• **Collected material**:
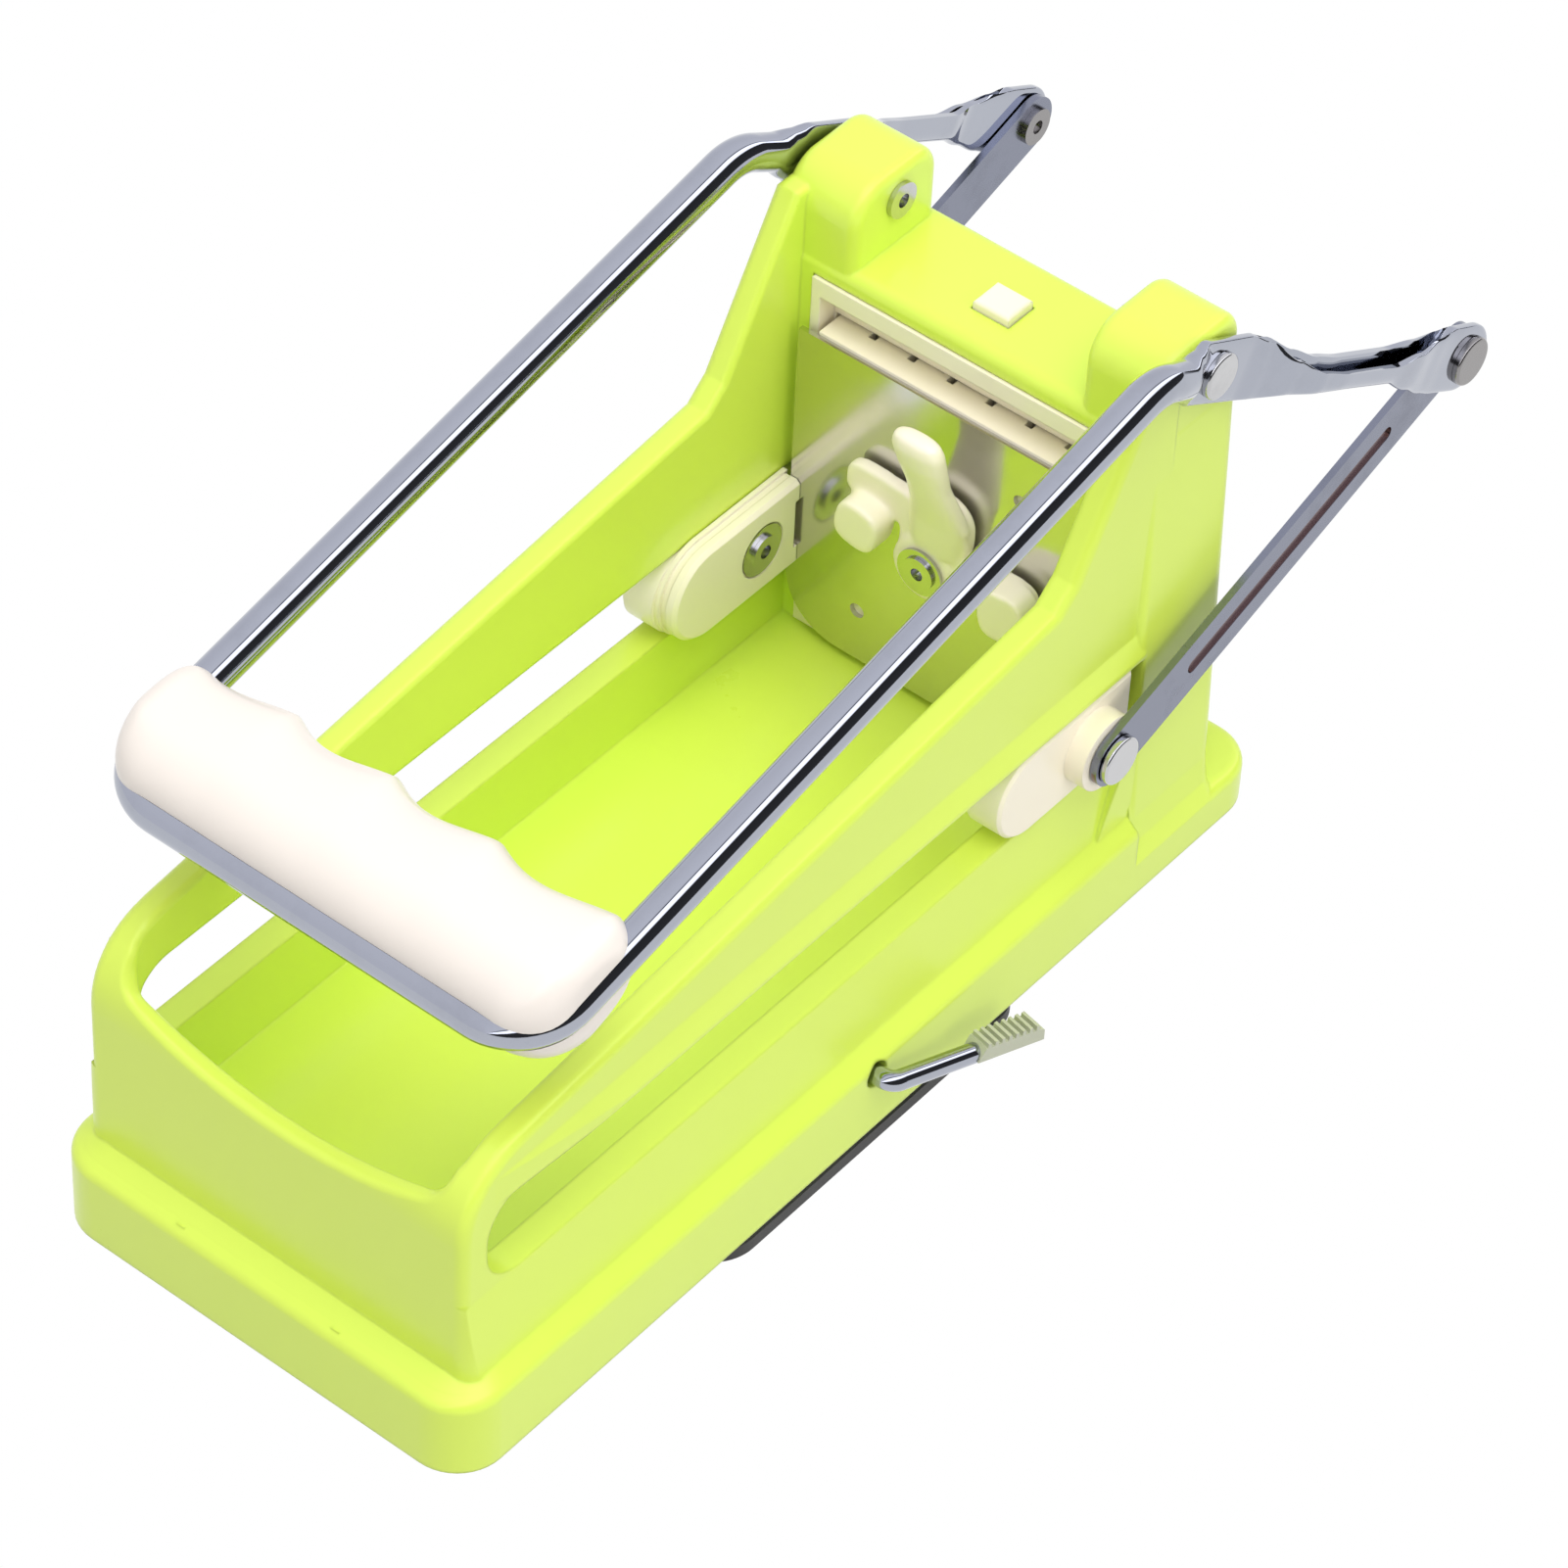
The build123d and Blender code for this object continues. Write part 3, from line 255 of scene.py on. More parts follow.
def finished(obj, name, body, *stands_for):
    """Name a piece, let it ride on a body and stand for its frame nodes."""
    obj.name = name
    obj.data.name = name
    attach(obj, body)
    if stands_for:
        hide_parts(*stands_for)
    return obj


def melted(name, parts, grain, rounds):
    """Join overlapping forms, melt them into one soft moulding and smooth it."""
    pick_only(parts[0])
    for part in parts[1:]:
        part.select_set(True)
    bpy.ops.object.join()
    piece = parts[0]
    piece.name = name
    apply_modifier(piece, "REMESH", mode="VOXEL", voxel_size=grain, adaptivity=0.0)
    apply_modifier(piece, "SMOOTH", factor=0.6, iterations=rounds)
    return piece


def ease(keys, place):
    """Values between key stations [(place, value, ...), ...], easing in and out of each."""
    if place <= keys[0][0]:
        return keys[0][1:]
    for before, after in zip(keys, keys[1:]):
        if place <= after[0]:
            t = (place - before[0]) / (after[0] - before[0])
            t = t * t * (3 - 2 * t)
            return tuple(p + (q - p) * t for p, q in zip(before[1:], after[1:]))
    return keys[-1][1:]


def skin(name, rings, close_start=False, close_end=False):
    """Tube of quads through rings of points, with flat ends where asked."""
    mesh = bmesh.new()
    loops = [[mesh.verts.new(Vector(p) * MM) for p in ring] for ring in rings]
    count = len(rings[0])
    for low, high in zip(loops, loops[1:]):
        for k in range(count):
            mesh.faces.new((low[k], low[(k + 1) % count], high[(k + 1) % count], high[k]))
    if close_start:
        mesh.faces.new(list(reversed(loops[0])))
    if close_end:
        mesh.faces.new(loops[-1])
    data = bpy.data.meshes.new(name)
    mesh.to_mesh(data)
    mesh.free()
    piece = bpy.data.objects.new(name, data)
    bpy.context.scene.collection.objects.link(piece)
    return piece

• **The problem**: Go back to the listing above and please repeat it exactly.

• **Solution to the exercise**:
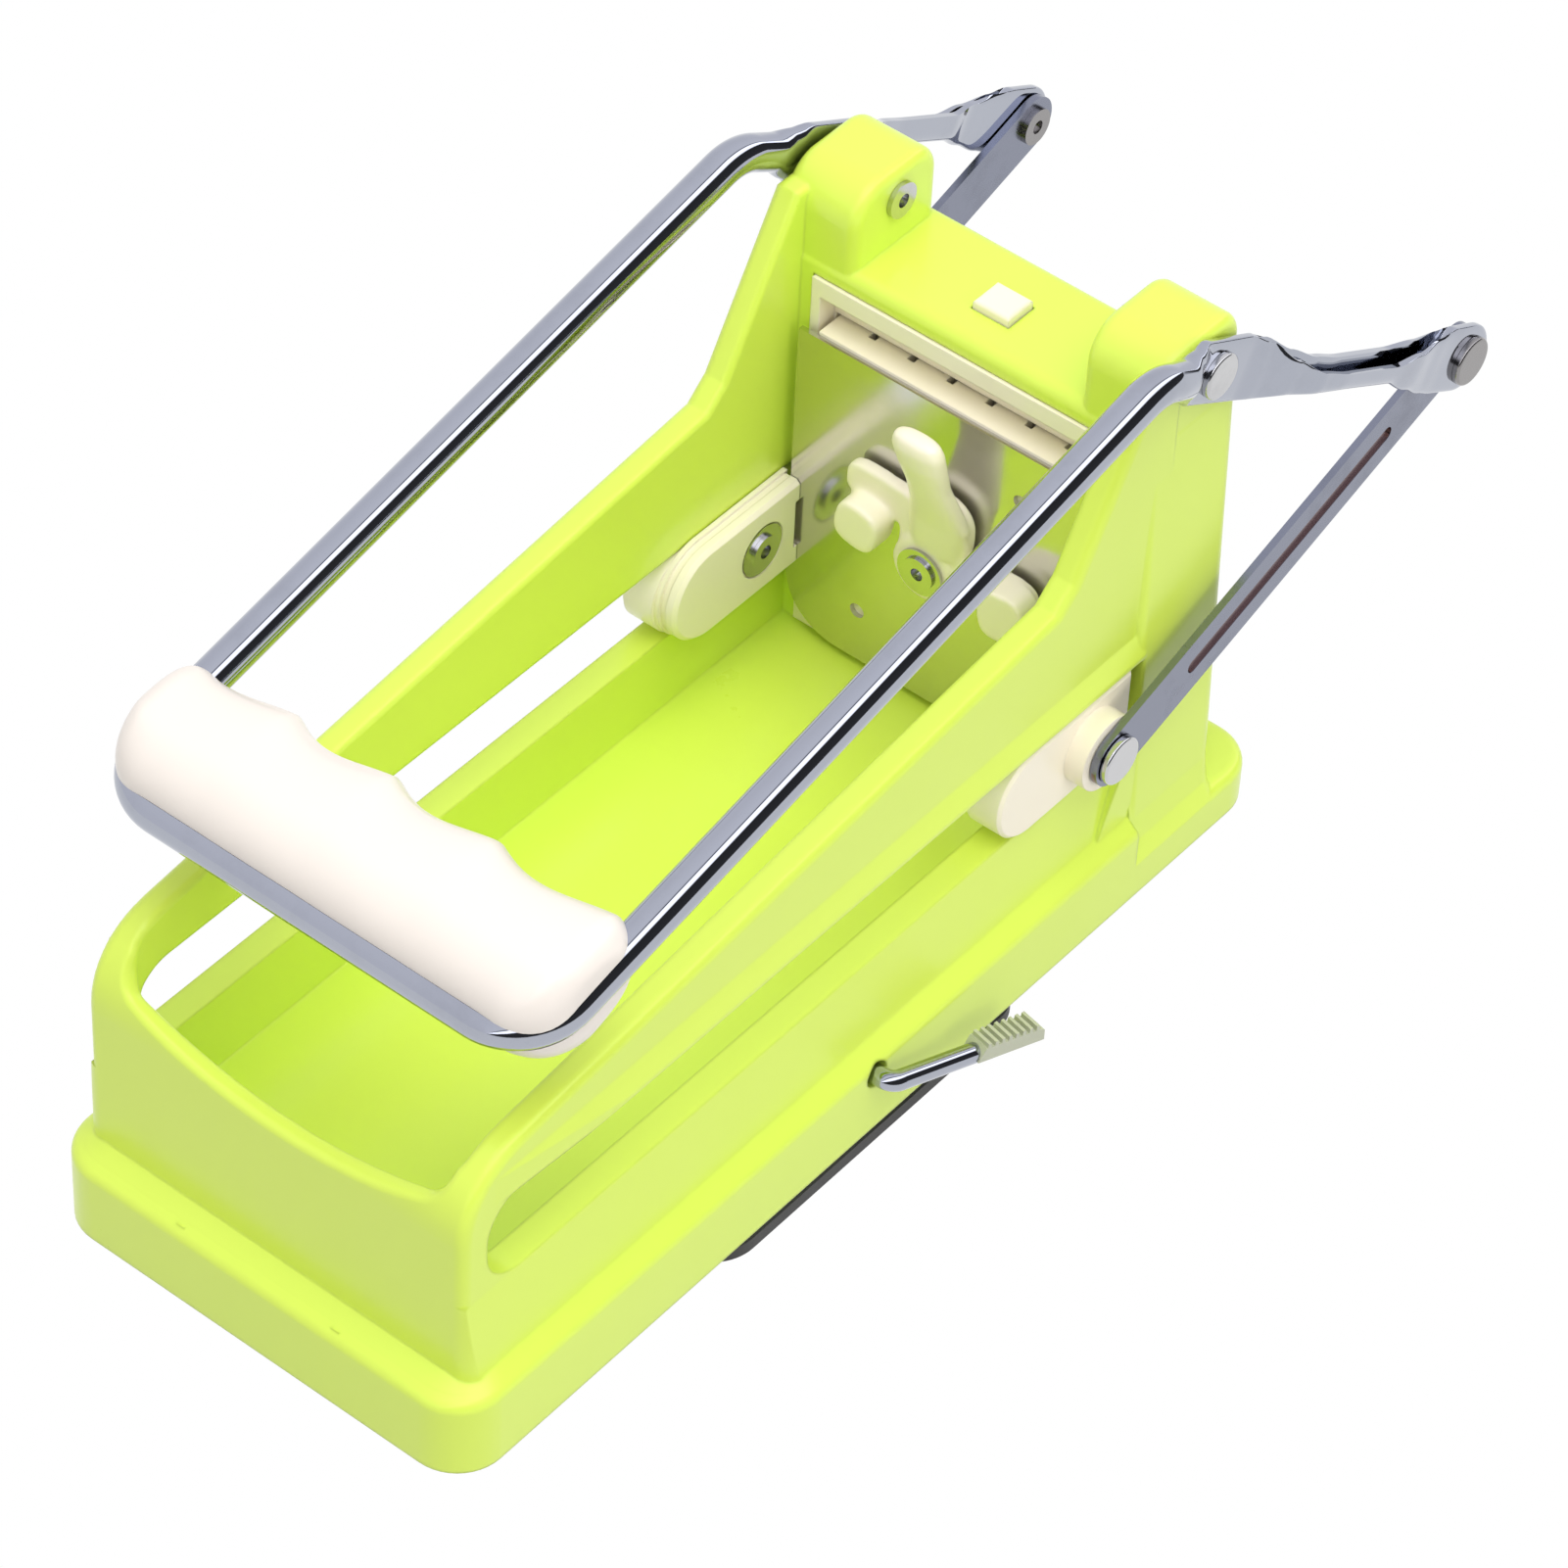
The build123d and Blender code for this object continues. Write part 3, from line 255 of scene.py on. More parts follow.
def finished(obj, name, body, *stands_for):
    """Name a piece, let it ride on a body and stand for its frame nodes."""
    obj.name = name
    obj.data.name = name
    attach(obj, body)
    if stands_for:
        hide_parts(*stands_for)
    return obj


def melted(name, parts, grain, rounds):
    """Join overlapping forms, melt them into one soft moulding and smooth it."""
    pick_only(parts[0])
    for part in parts[1:]:
        part.select_set(True)
    bpy.ops.object.join()
    piece = parts[0]
    piece.name = name
    apply_modifier(piece, "REMESH", mode="VOXEL", voxel_size=grain, adaptivity=0.0)
    apply_modifier(piece, "SMOOTH", factor=0.6, iterations=rounds)
    return piece


def ease(keys, place):
    """Values between key stations [(place, value, ...), ...], easing in and out of each."""
    if place <= keys[0][0]:
        return keys[0][1:]
    for before, after in zip(keys, keys[1:]):
        if place <= after[0]:
            t = (place - before[0]) / (after[0] - before[0])
            t = t * t * (3 - 2 * t)
            return tuple(p + (q - p) * t for p, q in zip(before[1:], after[1:]))
    return keys[-1][1:]


def skin(name, rings, close_start=False, close_end=False):
    """Tube of quads through rings of points, with flat ends where asked."""
    mesh = bmesh.new()
    loops = [[mesh.verts.new(Vector(p) * MM) for p in ring] for ring in rings]
    count = len(rings[0])
    for low, high in zip(loops, loops[1:]):
        for k in range(count):
            mesh.faces.new((low[k], low[(k + 1) % count], high[(k + 1) % count], high[k]))
    if close_start:
        mesh.faces.new(list(reversed(loops[0])))
    if close_end:
        mesh.faces.new(loops[-1])
    data = bpy.data.meshes.new(name)
    mesh.to_mesh(data)
    mesh.free()
    piece = bpy.data.objects.new(name, data)
    bpy.context.scene.collection.objects.link(piece)
    return piece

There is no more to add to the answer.